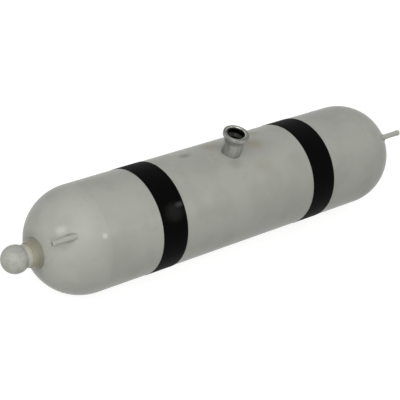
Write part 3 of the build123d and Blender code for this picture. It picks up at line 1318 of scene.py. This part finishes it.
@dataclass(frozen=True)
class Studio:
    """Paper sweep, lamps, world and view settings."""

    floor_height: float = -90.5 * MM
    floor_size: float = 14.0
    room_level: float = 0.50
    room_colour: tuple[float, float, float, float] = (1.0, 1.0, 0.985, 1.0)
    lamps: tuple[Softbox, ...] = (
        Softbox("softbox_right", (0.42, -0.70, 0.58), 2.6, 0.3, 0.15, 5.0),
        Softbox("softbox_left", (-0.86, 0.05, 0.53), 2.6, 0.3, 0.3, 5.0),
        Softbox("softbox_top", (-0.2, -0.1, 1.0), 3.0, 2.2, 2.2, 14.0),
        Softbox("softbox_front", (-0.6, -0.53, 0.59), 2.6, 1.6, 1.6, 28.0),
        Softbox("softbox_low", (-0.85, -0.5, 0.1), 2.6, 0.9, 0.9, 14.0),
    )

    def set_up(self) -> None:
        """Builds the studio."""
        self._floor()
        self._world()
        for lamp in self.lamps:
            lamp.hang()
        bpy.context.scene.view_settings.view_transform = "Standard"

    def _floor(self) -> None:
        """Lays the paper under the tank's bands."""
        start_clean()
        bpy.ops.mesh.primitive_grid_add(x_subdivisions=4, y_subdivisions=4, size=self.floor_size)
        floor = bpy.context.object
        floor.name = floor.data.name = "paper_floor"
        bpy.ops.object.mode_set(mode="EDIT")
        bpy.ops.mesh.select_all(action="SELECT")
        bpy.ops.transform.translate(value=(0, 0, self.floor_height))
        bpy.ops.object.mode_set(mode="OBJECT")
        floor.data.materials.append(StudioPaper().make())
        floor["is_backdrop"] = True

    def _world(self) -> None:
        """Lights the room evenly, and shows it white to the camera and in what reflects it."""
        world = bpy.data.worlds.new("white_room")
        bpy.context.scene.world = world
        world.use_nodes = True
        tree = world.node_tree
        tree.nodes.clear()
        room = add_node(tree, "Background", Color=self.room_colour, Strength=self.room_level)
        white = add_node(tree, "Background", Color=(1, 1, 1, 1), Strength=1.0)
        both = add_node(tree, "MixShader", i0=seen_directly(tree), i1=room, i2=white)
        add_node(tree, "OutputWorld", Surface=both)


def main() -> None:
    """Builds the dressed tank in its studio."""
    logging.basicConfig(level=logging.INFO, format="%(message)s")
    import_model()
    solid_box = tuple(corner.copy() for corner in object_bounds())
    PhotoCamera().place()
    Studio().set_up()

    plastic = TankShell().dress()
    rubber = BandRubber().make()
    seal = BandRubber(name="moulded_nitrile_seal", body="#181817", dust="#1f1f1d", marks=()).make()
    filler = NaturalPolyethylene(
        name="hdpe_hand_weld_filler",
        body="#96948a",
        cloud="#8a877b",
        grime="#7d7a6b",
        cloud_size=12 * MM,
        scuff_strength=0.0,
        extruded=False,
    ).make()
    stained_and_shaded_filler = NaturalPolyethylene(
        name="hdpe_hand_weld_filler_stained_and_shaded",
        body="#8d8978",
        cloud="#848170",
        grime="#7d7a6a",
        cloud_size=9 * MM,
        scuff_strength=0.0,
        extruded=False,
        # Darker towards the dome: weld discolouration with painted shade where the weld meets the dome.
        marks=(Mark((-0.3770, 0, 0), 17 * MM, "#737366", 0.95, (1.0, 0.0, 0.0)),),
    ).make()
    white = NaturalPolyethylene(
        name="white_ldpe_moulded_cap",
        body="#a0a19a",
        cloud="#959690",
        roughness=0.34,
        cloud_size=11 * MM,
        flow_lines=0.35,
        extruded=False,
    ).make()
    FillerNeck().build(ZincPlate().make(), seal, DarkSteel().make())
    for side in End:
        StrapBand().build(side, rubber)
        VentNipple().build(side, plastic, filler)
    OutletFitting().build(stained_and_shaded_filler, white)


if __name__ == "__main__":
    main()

== == ==

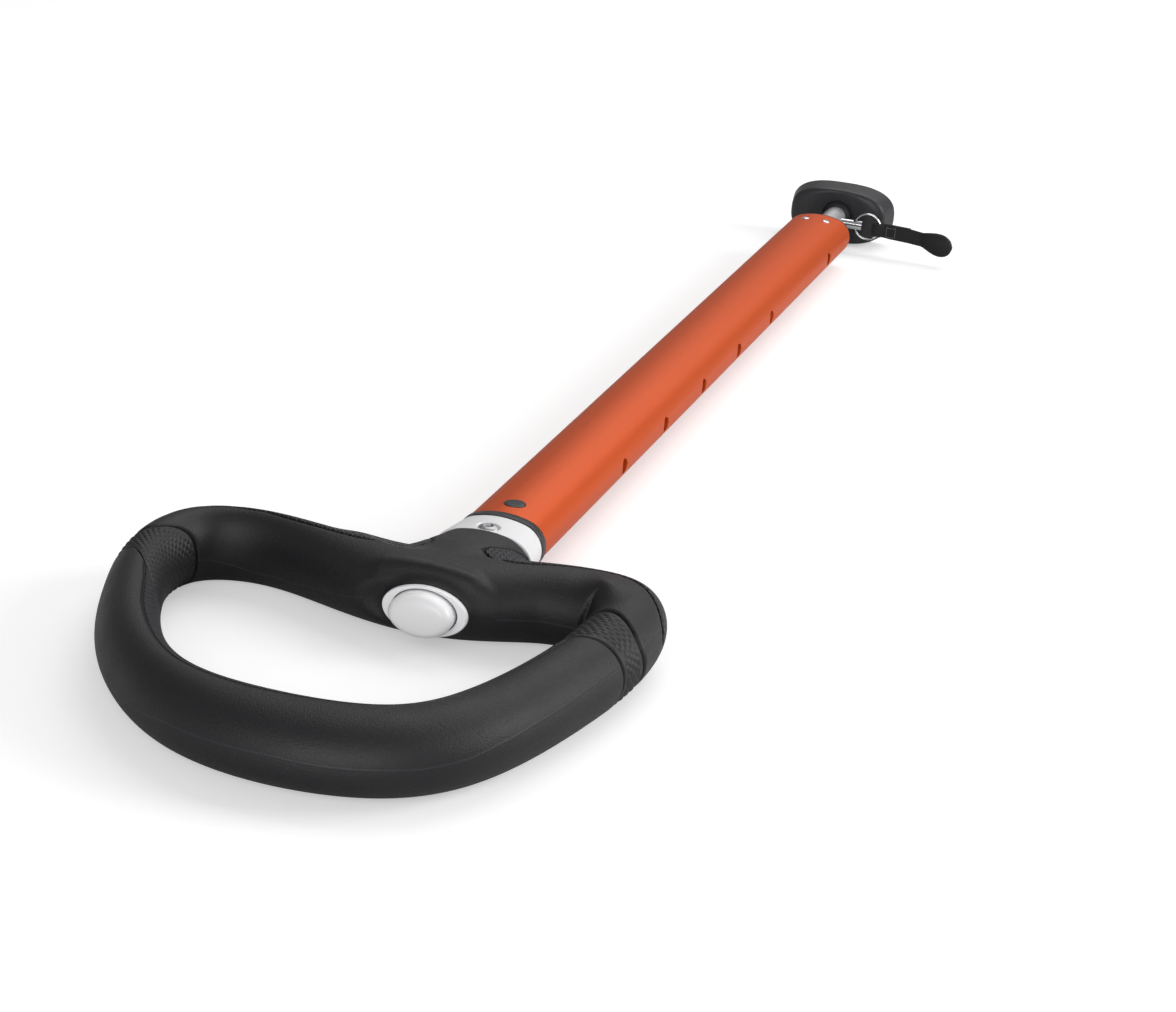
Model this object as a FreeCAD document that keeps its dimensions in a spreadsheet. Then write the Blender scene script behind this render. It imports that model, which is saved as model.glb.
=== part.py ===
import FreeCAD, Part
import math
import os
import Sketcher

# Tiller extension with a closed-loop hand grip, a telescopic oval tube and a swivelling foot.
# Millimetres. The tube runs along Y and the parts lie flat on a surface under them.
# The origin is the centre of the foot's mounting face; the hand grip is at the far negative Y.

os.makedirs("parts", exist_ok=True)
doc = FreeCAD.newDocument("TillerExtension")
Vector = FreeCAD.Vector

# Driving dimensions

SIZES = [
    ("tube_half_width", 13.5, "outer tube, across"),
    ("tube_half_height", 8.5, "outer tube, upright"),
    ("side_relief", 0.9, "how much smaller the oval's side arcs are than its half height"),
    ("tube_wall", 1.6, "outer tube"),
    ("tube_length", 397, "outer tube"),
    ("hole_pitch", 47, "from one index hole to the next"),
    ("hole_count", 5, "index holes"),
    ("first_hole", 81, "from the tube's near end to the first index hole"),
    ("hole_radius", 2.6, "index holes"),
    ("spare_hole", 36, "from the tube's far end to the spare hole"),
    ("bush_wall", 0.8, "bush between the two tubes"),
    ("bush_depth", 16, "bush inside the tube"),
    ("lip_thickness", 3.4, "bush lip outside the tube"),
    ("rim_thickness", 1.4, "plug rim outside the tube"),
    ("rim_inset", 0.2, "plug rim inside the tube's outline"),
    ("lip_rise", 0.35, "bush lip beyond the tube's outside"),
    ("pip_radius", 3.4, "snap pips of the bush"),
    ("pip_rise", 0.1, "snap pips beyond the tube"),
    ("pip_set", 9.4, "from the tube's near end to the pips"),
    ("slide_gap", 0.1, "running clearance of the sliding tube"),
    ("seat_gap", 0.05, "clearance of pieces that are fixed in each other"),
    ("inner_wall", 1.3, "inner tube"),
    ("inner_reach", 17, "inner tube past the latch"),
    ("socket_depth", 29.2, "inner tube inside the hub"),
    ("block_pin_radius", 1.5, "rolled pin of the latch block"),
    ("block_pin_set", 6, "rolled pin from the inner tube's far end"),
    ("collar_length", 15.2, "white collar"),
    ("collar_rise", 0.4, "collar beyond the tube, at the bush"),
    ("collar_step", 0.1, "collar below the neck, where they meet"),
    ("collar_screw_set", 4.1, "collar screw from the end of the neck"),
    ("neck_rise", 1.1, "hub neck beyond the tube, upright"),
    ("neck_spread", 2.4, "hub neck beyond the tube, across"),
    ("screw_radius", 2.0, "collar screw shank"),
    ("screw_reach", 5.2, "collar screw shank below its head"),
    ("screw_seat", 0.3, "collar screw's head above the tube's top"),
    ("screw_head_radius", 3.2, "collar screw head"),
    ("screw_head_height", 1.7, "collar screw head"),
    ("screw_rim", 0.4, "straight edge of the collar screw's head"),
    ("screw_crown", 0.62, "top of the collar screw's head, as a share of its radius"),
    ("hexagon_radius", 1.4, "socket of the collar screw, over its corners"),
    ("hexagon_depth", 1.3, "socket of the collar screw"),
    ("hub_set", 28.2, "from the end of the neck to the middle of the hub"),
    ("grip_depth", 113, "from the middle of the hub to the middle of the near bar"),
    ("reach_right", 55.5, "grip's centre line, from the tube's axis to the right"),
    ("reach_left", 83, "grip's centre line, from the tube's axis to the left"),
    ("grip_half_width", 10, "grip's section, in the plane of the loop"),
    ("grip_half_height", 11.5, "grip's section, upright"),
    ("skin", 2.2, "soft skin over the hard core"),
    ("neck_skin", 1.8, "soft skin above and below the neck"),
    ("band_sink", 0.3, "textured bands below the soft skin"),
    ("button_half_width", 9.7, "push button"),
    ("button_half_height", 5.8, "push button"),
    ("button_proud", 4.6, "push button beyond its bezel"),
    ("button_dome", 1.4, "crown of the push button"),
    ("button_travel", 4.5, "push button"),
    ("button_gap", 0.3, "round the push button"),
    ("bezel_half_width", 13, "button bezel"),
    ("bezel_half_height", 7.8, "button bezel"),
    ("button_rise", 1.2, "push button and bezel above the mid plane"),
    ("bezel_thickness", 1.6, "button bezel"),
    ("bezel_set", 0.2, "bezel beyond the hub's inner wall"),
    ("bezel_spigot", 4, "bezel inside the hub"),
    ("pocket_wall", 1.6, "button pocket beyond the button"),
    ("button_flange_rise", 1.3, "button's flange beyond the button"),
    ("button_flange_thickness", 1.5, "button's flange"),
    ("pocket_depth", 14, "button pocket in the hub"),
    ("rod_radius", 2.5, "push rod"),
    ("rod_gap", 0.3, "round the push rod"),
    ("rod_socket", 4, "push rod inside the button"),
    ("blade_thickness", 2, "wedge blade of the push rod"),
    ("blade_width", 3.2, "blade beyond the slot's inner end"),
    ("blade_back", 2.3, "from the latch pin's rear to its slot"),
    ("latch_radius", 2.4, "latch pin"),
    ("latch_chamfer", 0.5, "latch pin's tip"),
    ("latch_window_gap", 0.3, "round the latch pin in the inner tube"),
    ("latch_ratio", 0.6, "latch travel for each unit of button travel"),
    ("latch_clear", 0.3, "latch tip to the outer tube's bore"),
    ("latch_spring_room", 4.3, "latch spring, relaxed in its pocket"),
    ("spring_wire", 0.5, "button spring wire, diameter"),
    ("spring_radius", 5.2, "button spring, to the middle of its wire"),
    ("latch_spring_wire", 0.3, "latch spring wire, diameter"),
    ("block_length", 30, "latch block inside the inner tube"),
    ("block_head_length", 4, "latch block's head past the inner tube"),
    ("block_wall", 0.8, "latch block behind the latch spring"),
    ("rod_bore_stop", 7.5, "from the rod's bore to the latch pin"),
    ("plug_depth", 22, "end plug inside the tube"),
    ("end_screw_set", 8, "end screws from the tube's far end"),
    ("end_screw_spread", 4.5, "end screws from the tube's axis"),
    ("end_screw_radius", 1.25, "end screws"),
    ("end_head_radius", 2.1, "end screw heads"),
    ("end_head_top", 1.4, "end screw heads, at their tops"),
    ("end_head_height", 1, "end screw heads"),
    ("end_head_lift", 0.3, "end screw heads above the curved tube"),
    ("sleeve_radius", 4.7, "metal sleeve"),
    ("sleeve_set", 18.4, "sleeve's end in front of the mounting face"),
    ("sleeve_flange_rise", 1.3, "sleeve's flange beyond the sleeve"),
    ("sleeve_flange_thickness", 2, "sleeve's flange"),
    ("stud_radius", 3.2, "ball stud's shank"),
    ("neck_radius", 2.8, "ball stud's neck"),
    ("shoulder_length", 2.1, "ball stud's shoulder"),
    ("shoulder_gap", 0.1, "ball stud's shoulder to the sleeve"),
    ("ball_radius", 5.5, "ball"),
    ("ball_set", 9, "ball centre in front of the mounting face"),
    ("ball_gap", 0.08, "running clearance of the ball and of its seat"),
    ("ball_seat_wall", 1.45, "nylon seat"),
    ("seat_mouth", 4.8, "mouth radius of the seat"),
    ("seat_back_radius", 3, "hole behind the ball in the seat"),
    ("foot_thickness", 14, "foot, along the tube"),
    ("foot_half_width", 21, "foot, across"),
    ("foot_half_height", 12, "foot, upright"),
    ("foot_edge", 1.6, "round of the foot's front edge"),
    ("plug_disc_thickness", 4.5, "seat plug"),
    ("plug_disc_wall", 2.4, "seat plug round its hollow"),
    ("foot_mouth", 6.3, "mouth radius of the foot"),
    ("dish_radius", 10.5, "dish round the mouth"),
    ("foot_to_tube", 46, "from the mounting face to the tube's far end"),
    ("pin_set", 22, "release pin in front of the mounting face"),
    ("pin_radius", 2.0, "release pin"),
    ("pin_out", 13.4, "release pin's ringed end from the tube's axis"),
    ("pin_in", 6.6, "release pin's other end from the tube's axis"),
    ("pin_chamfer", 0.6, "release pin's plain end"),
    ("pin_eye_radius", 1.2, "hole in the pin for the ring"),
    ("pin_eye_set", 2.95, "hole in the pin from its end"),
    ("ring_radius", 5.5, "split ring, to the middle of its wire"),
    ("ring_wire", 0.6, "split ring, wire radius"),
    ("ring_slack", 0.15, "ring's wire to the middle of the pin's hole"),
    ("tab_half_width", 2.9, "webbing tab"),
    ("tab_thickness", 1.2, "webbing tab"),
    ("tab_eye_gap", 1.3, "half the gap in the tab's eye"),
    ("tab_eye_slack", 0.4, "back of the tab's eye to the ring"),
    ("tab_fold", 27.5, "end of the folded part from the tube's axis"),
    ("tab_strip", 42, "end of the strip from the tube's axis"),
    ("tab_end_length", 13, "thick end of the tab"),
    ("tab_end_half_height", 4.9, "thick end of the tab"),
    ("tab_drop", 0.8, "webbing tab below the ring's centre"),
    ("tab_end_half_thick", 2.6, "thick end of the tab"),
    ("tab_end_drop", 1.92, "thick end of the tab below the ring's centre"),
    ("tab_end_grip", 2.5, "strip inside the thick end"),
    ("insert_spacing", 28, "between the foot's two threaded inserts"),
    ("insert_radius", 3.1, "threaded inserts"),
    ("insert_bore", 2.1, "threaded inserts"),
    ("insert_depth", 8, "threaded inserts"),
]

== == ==

§ **Exercise**: Repeat exactly the lines from the one containing "Model this object" to the one containing "# The origin", both lines included, and nothing else.

§ **Final result**:
Model this object as a FreeCAD document that keeps its dimensions in a spreadsheet. Then write the Blender scene script behind this render. It imports that model, which is saved as model.glb.
=== part.py ===
import FreeCAD, Part
import math
import os
import Sketcher

# Tiller extension with a closed-loop hand grip, a telescopic oval tube and a swivelling foot.
# Millimetres. The tube runs along Y and the parts lie flat on a surface under them.
# The origin is the centre of the foot's mounting face; the hand grip is at the far negative Y.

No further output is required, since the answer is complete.